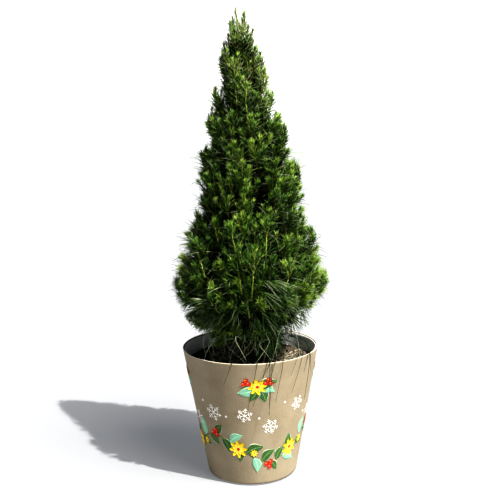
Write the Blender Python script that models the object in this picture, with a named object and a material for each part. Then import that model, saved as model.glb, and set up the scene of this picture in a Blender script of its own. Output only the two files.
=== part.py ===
"""A young Monterey pine, sheared to a narrow cone, in a black nursery pot with a kraft card sleeve.

Units are metres, +Z is up, and the origin is the middle of the pot's flat underside.
The pot, the sleeve and the potting mix are turned shapes. The trunk runs whole from the
potting mix to the foot of the leader. Round it stand tiers of foliage. Each mass of foliage
keeps to its own space, which is a sector of one tier, and is a smaller core with shoots
standing out of it: three-sided twigs that end in a slim core with toothed needles.
"""

import math
import random

import bmesh
import bpy
import numpy as np

# Nursery pot and card sleeve
POT_HEIGHT = 0.2400
RIM_RADIUS = 0.1250
BASE_RADIUS = 0.0832
SLEEVE_WALL = 0.0016
SLEEVE_FOOT = 0.0030
POT_WALL = 0.0018
POT_FLOOR = 0.0030
POT_BELOW_SLEEVE_TOP = 0.0020
EDGE_ROUND = 0.0005
TURNED_SIDES = 48

# Potting mix
MIX_TOP = 0.2150
MIX_DISH = 0.0030
MIX_LEVEL_RADIUS = 0.0300

# Every touching pair keeps this gap
CONTACT_GAP = 0.0003

# Trunk
TRUNK_FOOT = MIX_TOP + CONTACT_GAP
TRUNK_TOP = 0.7300
TRUNK_BASE_RADIUS = 0.0082
TRUNK_TOP_RADIUS = 0.0019
FLARE_EXTRA = 0.0042
FLARE_HEIGHT = 0.0110
TRUNK_SIDES = 8
TRUNK_RINGS = 15
TIP_HEIGHT = 0.8430
TIP_LEAN = -0.0130
LEAN_POWER = 4

# Crown: distance from the trunk's middle to the outline at each height
CROWN = (
    (0.228, 0.050),
    (0.248, 0.075),
    (0.275, 0.100),
    (0.310, 0.120),
    (0.338, 0.133),
    (0.360, 0.140),
    (0.385, 0.135),
    (0.442, 0.119),
    (0.486, 0.101),
    (0.573, 0.088),
    (0.640, 0.069),
    (0.686, 0.057),
    (0.729, 0.043),
    (0.790, 0.030),
    (0.850, 0.008),
)
CORE_SHARE = 0.80
SPACE_MARGIN = 0.0009
CORE_MARGIN = 0.0016
CORE_ROUNDING = 0.06
CORE_STEPS = (5, 2, 4)
CORE_ABOVE_FLOOR = 0.03
CORE_FILL = 0.91
CORE_BEHIND_FOOT = 0.0045
TUFT_LENGTH = (0.009, 0.021)
TUFT_LIFT = 55
TUFT_SWAY = 0.007

# Tiers from the pot up. height and rise give the lower side of a tier's space: z = height + rise * r.
# Each mass has shoots in columns and rows. They lean from level by lean_low at the foot of the tier
# to lean_high at its head, in degrees.
TIERS = (
    dict(height=0.2235, rise=0.00, masses=5, turn=18, columns=3, rows=2, lean_low=-38, lean_high=10),
    dict(height=0.2620, rise=0.50, masses=5, turn=54, columns=4, rows=3, lean_low=12, lean_high=56),
    dict(height=0.3250, rise=0.80, masses=4, turn=20, columns=4, rows=2, lean_low=48, lean_high=68),
    dict(height=0.4050, rise=1.00, masses=4, turn=65, columns=3, rows=3, lean_low=60, lean_high=74),
    dict(height=0.4950, rise=1.20, masses=3, turn=8, columns=4, rows=2, lean_low=64, lean_high=78),
    dict(height=0.5850, rise=1.40, masses=3, turn=68, columns=2, rows=3, lean_low=68, lean_high=82),
)
LEADER_SPACE = dict(height=0.6900, rise=3.30)
BOUGH_TIERS = 4
BOUGH_SHARE = 0.34
BOUGH_RADIUS = 0.0034
BOUGH_TIP_RADIUS = 0.0022
BOUGH_SIDES = 6
BOUGH_RINGS = 4
BOUGH_COLLAR = 0.002
BOUGH_ARCH = 0.004
STEM_RADIUS = 0.0018
STEM_SIDES = 4
STEM_REACH = 0.68
STEM_SAG = 0.006
STEM_COLLAR = 0.003
STEM_ABOVE_FLOOR = 0.022

# Shoots
SHOOT_LENGTH = (0.044, 0.058)
SHOOT_RADIUS = 0.0021
TWIG_RADIUS = 0.0011
NEEDLE_LENGTH = 0.017
NEEDLE_LIFT = 33
SHOOT_RINGS = (0.42, 0.74)
TIP_JITTER = (0.94, 1.03)
NEEDLE_SHARES = (1.0, 0.72, 0.48, 0.26)
SHOOT_TRIES = 12
SHORTER_EACH_TRY = 0.9
SEED = 4100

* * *

Copy the material above back out, exactly as written.

* FINISHED EXERCISE *
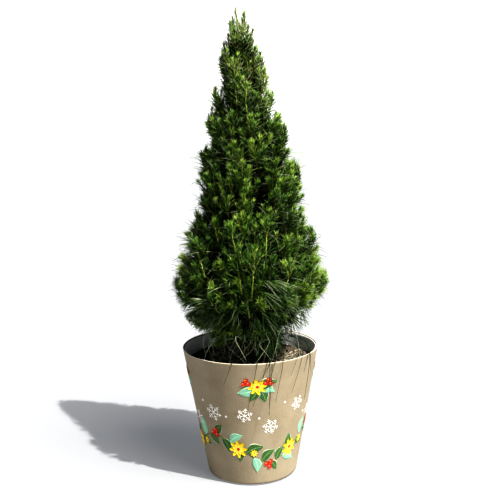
Write the Blender Python script that models the object in this picture, with a named object and a material for each part. Then import that model, saved as model.glb, and set up the scene of this picture in a Blender script of its own. Output only the two files.
=== part.py ===
"""A young Monterey pine, sheared to a narrow cone, in a black nursery pot with a kraft card sleeve.

Units are metres, +Z is up, and the origin is the middle of the pot's flat underside.
The pot, the sleeve and the potting mix are turned shapes. The trunk runs whole from the
potting mix to the foot of the leader. Round it stand tiers of foliage. Each mass of foliage
keeps to its own space, which is a sector of one tier, and is a smaller core with shoots
standing out of it: three-sided twigs that end in a slim core with toothed needles.
"""

import math
import random

import bmesh
import bpy
import numpy as np

# Nursery pot and card sleeve
POT_HEIGHT = 0.2400
RIM_RADIUS = 0.1250
BASE_RADIUS = 0.0832
SLEEVE_WALL = 0.0016
SLEEVE_FOOT = 0.0030
POT_WALL = 0.0018
POT_FLOOR = 0.0030
POT_BELOW_SLEEVE_TOP = 0.0020
EDGE_ROUND = 0.0005
TURNED_SIDES = 48

# Potting mix
MIX_TOP = 0.2150
MIX_DISH = 0.0030
MIX_LEVEL_RADIUS = 0.0300

# Every touching pair keeps this gap
CONTACT_GAP = 0.0003

# Trunk
TRUNK_FOOT = MIX_TOP + CONTACT_GAP
TRUNK_TOP = 0.7300
TRUNK_BASE_RADIUS = 0.0082
TRUNK_TOP_RADIUS = 0.0019
FLARE_EXTRA = 0.0042
FLARE_HEIGHT = 0.0110
TRUNK_SIDES = 8
TRUNK_RINGS = 15
TIP_HEIGHT = 0.8430
TIP_LEAN = -0.0130
LEAN_POWER = 4

# Crown: distance from the trunk's middle to the outline at each height
CROWN = (
    (0.228, 0.050),
    (0.248, 0.075),
    (0.275, 0.100),
    (0.310, 0.120),
    (0.338, 0.133),
    (0.360, 0.140),
    (0.385, 0.135),
    (0.442, 0.119),
    (0.486, 0.101),
    (0.573, 0.088),
    (0.640, 0.069),
    (0.686, 0.057),
    (0.729, 0.043),
    (0.790, 0.030),
    (0.850, 0.008),
)
CORE_SHARE = 0.80
SPACE_MARGIN = 0.0009
CORE_MARGIN = 0.0016
CORE_ROUNDING = 0.06
CORE_STEPS = (5, 2, 4)
CORE_ABOVE_FLOOR = 0.03
CORE_FILL = 0.91
CORE_BEHIND_FOOT = 0.0045
TUFT_LENGTH = (0.009, 0.021)
TUFT_LIFT = 55
TUFT_SWAY = 0.007

# Tiers from the pot up. height and rise give the lower side of a tier's space: z = height + rise * r.
# Each mass has shoots in columns and rows. They lean from level by lean_low at the foot of the tier
# to lean_high at its head, in degrees.
TIERS = (
    dict(height=0.2235, rise=0.00, masses=5, turn=18, columns=3, rows=2, lean_low=-38, lean_high=10),
    dict(height=0.2620, rise=0.50, masses=5, turn=54, columns=4, rows=3, lean_low=12, lean_high=56),
    dict(height=0.3250, rise=0.80, masses=4, turn=20, columns=4, rows=2, lean_low=48, lean_high=68),
    dict(height=0.4050, rise=1.00, masses=4, turn=65, columns=3, rows=3, lean_low=60, lean_high=74),
    dict(height=0.4950, rise=1.20, masses=3, turn=8, columns=4, rows=2, lean_low=64, lean_high=78),
    dict(height=0.5850, rise=1.40, masses=3, turn=68, columns=2, rows=3, lean_low=68, lean_high=82),
)
LEADER_SPACE = dict(height=0.6900, rise=3.30)
BOUGH_TIERS = 4
BOUGH_SHARE = 0.34
BOUGH_RADIUS = 0.0034
BOUGH_TIP_RADIUS = 0.0022
BOUGH_SIDES = 6
BOUGH_RINGS = 4
BOUGH_COLLAR = 0.002
BOUGH_ARCH = 0.004
STEM_RADIUS = 0.0018
STEM_SIDES = 4
STEM_REACH = 0.68
STEM_SAG = 0.006
STEM_COLLAR = 0.003
STEM_ABOVE_FLOOR = 0.022

# Shoots
SHOOT_LENGTH = (0.044, 0.058)
SHOOT_RADIUS = 0.0021
TWIG_RADIUS = 0.0011
NEEDLE_LENGTH = 0.017
NEEDLE_LIFT = 33
SHOOT_RINGS = (0.42, 0.74)
TIP_JITTER = (0.94, 1.03)
NEEDLE_SHARES = (1.0, 0.72, 0.48, 0.26)
SHOOT_TRIES = 12
SHORTER_EACH_TRY = 0.9
SEED = 4100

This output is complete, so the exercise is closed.